• Sink Hollow

Teaching The Merchant of Venice

By Kayleigh Kearsley

Several educators have refused to teach William Shakespeare’s famous play, The

Merchant of Venice in their classroom due to the antisemitism so blatantly displayed throughout the work. While it is a comedy, the jokes are often so cruel that they fall flat for modern audience and Jews are horrifically treated as subhuman. The Jewish Shylock is portrayed as the villain in the play, and he is completely betrayed by his daughter, who steals his valuable possessions and marries a Christian. In the end, his spirit is completely broken, as he is manipulated into give up a part of his identity by converting to Christianity. The play is full of dark, prejudicial humor and is more tragic than it is funny. However, despite these harder themes and discrimination, a close reading reveals that the underlying themes of the play dispute the justification of the Christians’ privilege, and as long as the reading is accompanied with meaningful, careful discussion, I believe that this play can be a great benefit to curriculums.

In the beginning of the play, the merchant of Venice, who is a Christian named Antonio, is very cruel towards Shylock the Jew and acts arrogant and superior because of his religion. It’s revealed that he, though he is typically very passive and kind, has actively mocked and belittled Shylock because he is a Jew. His behavior is very reflective of the way Christians treated Jews in Elizabethan time period. However, after Antonio has forfeited his loan to Shylock, he is filled with resignation and seems to actually feel guilty about the way he treated Shylock. Antonio seems to realize that, perhaps, he was wrong to treat Shylock so cruelly simply because he was a Jew. The superiority he felt from being a Christian was not enough to ensure him business success, which proves that both Christians and Jews are not that different.

The underlying message that Christians and Jews are more similar than they are different is further illustrated by Shylock’s famous speech in the third act, which included my favorite lines from the play. He passionately implores,

“... Hath not

A Jew eyes? Hath not a Jew hands, organs, dimensions,

senses, affections, passions? Fed with the

same food, hurt with the same weapons, subject to

the same diseases, healed by the same means,

warmed and cooled by the same winter and summer

as a Christian is? If you prick us, do we not

bleed? If you tickle us, do we not laugh? If you

poison us, do we not die?” (Shakespeare 97-99)

This desperate plea begs the characters in the play and the audience to realize that Jews and Christians truly aren’t that different. Throughout the play, both Antonio and Shylock are brutally cruel and both are unsuccessful at times, which shows that the inherent superiority of Christians may not actually be justified.

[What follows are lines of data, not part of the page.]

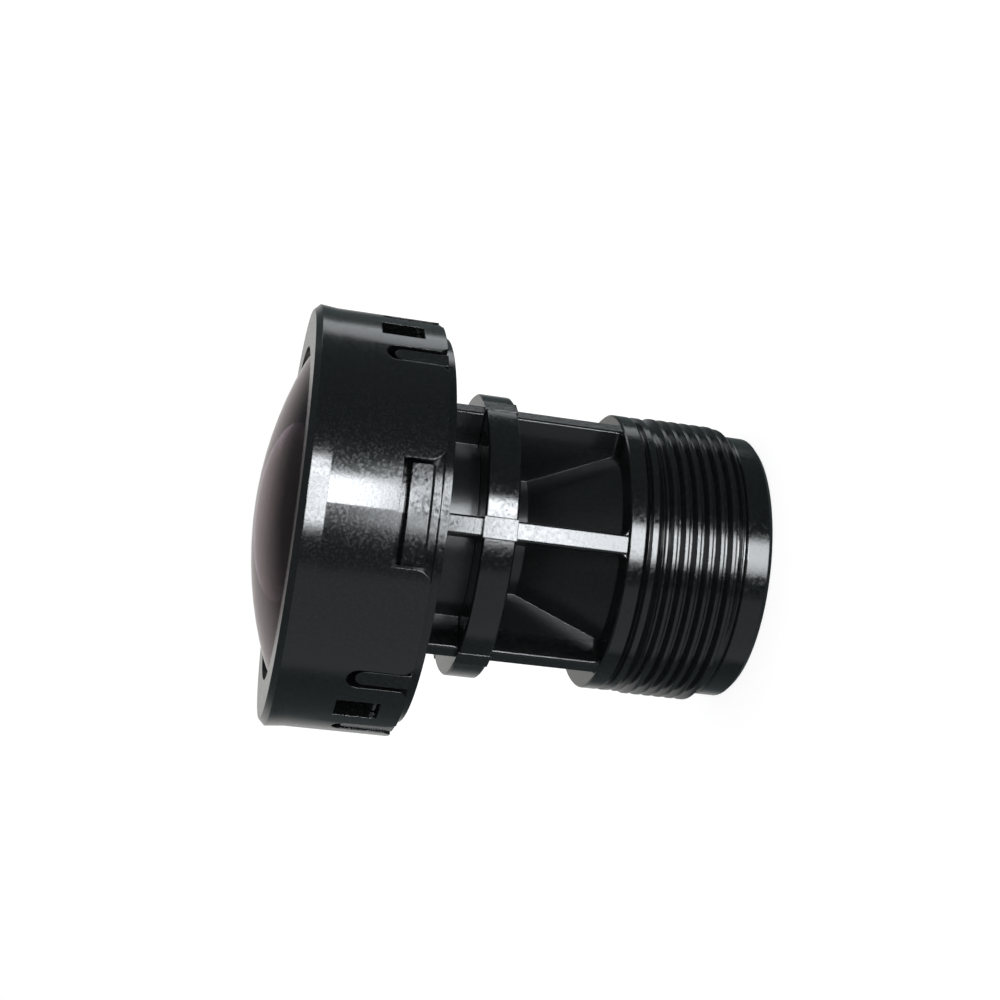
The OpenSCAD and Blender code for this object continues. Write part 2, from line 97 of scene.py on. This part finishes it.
# soft lights: angle round the lens, height, distance, size across and along it, brightness,
# and the share of its size over which a light fades out
softLights = {
    "stripLight": {"angle": 11.0, "height": 20.0, "distance": 150.0, "across": 37.0,
                   "along": 38.0, "brightness": 46.0, "fade": 0.2, "role": "gloss"},
    "collarLight": {"angle": 22.0, "height": -15.0, "distance": 150.0, "across": 25.0,
                    "along": 13.0, "brightness": 34.0, "fade": 0.4, "role": "gloss"},
    "lowLight": {"angle": 4.0, "height": -18.5, "distance": 150.0, "across": 70.0,
                 "along": 13.0, "brightness": 24.0, "fade": 0.3, "role": "gloss"},
    "blockLight": {"angle": -1.0, "height": -3.0, "distance": 150.0, "across": 21.0,
                   "along": 8.0, "brightness": 9.0, "fade": 0.3, "role": "gloss"},
    "windowLight": {"angle": 7.5, "height": -66.5, "distance": 150.0, "across": 76.0,
                    "along": 90.0, "brightness": 13.5, "fade": 0.4, "role": "gloss"},
    "bandLight": {"angle": 5.0, "height": -35.0, "distance": 150.0, "across": 70.0,
                  "along": 16.0, "brightness": 9.0, "fade": 0.4, "role": "gloss"},
    "underLight": {"angle": -60.0, "height": -30.0, "distance": 220.0, "across": 260.0,
                   "along": 300.0, "brightness": 0.36, "fade": 0.2, "role": "both"},
    "rearLight": {"angle": 118.0, "height": 40.0, "distance": 190.0, "across": 50.0,
                  "along": 190.0, "brightness": 1.9, "fade": 0.3, "role": "gloss"},
    "topLight": {"angle": 150.0, "height": 260.0, "distance": 60.0, "across": 220.0,
                 "along": 220.0, "brightness": 1.2, "fade": 0.0, "role": "fill"},
}


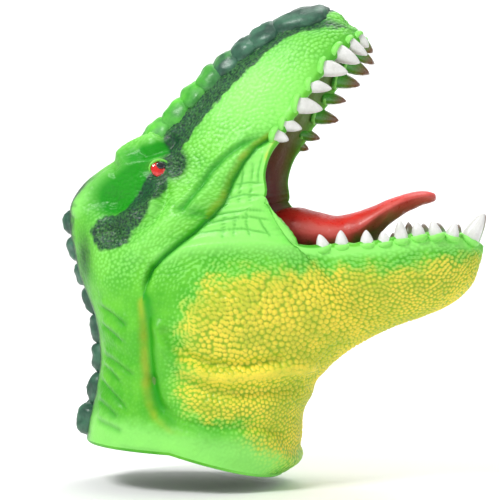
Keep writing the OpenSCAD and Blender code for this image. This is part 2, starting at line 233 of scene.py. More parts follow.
def waves(points, size, salt):
    """Smooth value noise in space, from -1 to 1."""
    q = points / size
    base = np.floor(q).astype(np.int64)
    f = q - base
    f = f * f * (3 - 2 * f)
    total = np.zeros(len(q))
    for dx in (0, 1):
        for dy in (0, 1):
            for dz in (0, 1):
                w = np.abs(1 - dx - f[:, 0]) * np.abs(1 - dy - f[:, 1]) * np.abs(1 - dz - f[:, 2])
                total += w * cell_hash(base + np.array([dx, dy, dz]), salt)
    return 2 * total - 1


# ---------------------------------------------------------------- features of the side view
BROW = [(-25, 117), (-22, 121.5), (-16.5, 125), (-11, 125.5), (-7.5, 128.5)]
LID = [(-25, 113), (-19, 116), (-13, 118.2), (-8, 118.6), (-3.5, 116.5)]
HOLLOW_RIM = [(-43, 97), (-40.5, 102.5), (-36, 108), (-30, 112), (-25, 113.5)]
EYE_BELT = [(-7.5, 110.5), (-10, 106.5), (-12.8, 101.8), (-16, 97.5), (-21, 94.2), (-26, 91.5)]
CHEEK_BAND = [(32, 126), (25, 119), (17.5, 112), (11, 104.5), (3.5, 98), (-3, 92), (-12, 85), (-19, 80)]
CREASE_1 = [
    (35.5, 128), (27, 124), (21, 119.5), (15.5, 114), (12, 108.5), (9, 103.5), (5.5, 100), (1.5, 98.5)
]
CREASE_2 = [
    (38, 127.5), (32.5, 123.5), (28, 118), (23.5, 110.5), (20.5, 102), (15, 96), (9.5, 91), (3.5, 86),
    (-2, 81.5), (-7, 77), (-9.5, 71), (-10.3, 64)
]
GROOVE = [
    (-10.3, 64), (-9.5, 53.5), (-9, 43), (-8.7, 32.5), (-7.5, 26.5), (-4.5, 20.5), (1, 16), (8, 14), (18, 13)
]
JOWL_TOP = [(-3, 81), (5, 84.5), (15, 86), (25, 86.5), (34, 86.3), (43, 85.5), (51, 84)]
FOLD_1 = [(-4, 54), (-1, 48), (3, 42), (8, 38.2), (14, 36.4), (22, 35.6), (30, 36.2), (40, 38), (51, 39)]
FOLD_2 = [(-5, 45), (-2, 38.5), (3, 32.5), (10, 27.5), (18, 25), (27, 24.2), (37, 25), (47, 27)]
FOLD_3 = [(-7, 34), (-4, 25), (2, 19.5), (11, 16.8), (22, 16), (33, 17), (40, 13.5), (43, 6)]
NAPE_WRINKLES = [
    [(-30, 62), (-24, 59), (-16.5, 54.5)], [(-30, 55), (-24, 52), (-18, 48)],
    [(-30, 43), (-22, 40), (-13.5, 35.5)], [(-30, 38.5), (-25, 36.5), (-20, 32.5)],
    [(-31, 33.5), (-24, 28.5), (-16.5, 22.5)], [(-31, 25), (-26, 22.5), (-21, 19)],
    [(-32, 17.5), (-26, 16), (-18.5, 14)]
]
WEB_LINES = [
    [(14, 96.5), (22, 98.5), (30, 99.5), (36.5, 99)], [(12, 93.5), (22, 96), (31, 96.8), (39, 95.5)],
    [(9, 90), (18, 91.5), (28, 92.2), (40, 90)], [(22, 104), (28, 105.5), (35, 105)],
    [(24, 109), (30, 110), (35, 109.5)], [(21, 98), (20.5, 92.5), (20.5, 88)],
    [(25, 98.5), (25, 93), (24.5, 89)], [(29.5, 99), (29.5, 94), (31, 89)],
    [(28, 115), (26.5, 108), (26, 102)], [(31.5, 118), (30.5, 110), (30.5, 102)],
    [(34, 97), (36, 93), (39, 89)], [(35, 121), (33.5, 115), (33, 109)]
]
STRIPE = [
    (-3, 117), (-2.2, 123.5), (2, 130.2), (7, 137), (12.6, 143.6), (18.8, 149.9), (25.2, 156.4),
    (32, 162.2), (39.6, 167), (47.5, 169.8), (56, 170.8), (62, 170)
]
YELLOW_EDGE = [
    (-6, 44), (-4, 56), (0, 66), (5, 71.5), (11, 75), (18, 77.4), (28, 79), (43, 80), (58, 80),
    (73, 80), (88, 81), (103, 83.5), (116, 86)
]
TEMPLE = [(-15, 119.5), (-9, 121.5), (-4, 125), (-1, 129)]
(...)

Though the end of the play follows Elizabethan views of the superiority of Christians, the bitter way Shylock is demoralized and completely broken by the Christians leaves the audience feeling more sympathetic towards Shylock. This was a very radical view for an Elizabethan work, and it is a great way to have discussions about antisemitism and why it is wrong. Because of these complex views and topics, this is a great play to teach in classrooms, so long as teachers are willing to have these types of discussions with their students. I read this play for my Shakespeare class, and we were able to have these discussions, which helped me to gain a greater awareness of the danger and cruelty of prejudice. This close reading, which were emphasized and dissected through class discussions, proved that the famous play represents the way the inherent superiority of one religion may not be justified, and all human beings have the choice to be cruel or kind, which is an important lesson to understand and apply today.

Works Cited:

Shakespeare, William. The Merchant of Venice. Edited by Barbara A. Mowat and Paul Werstine, Folger Shakespeare Library, 2010.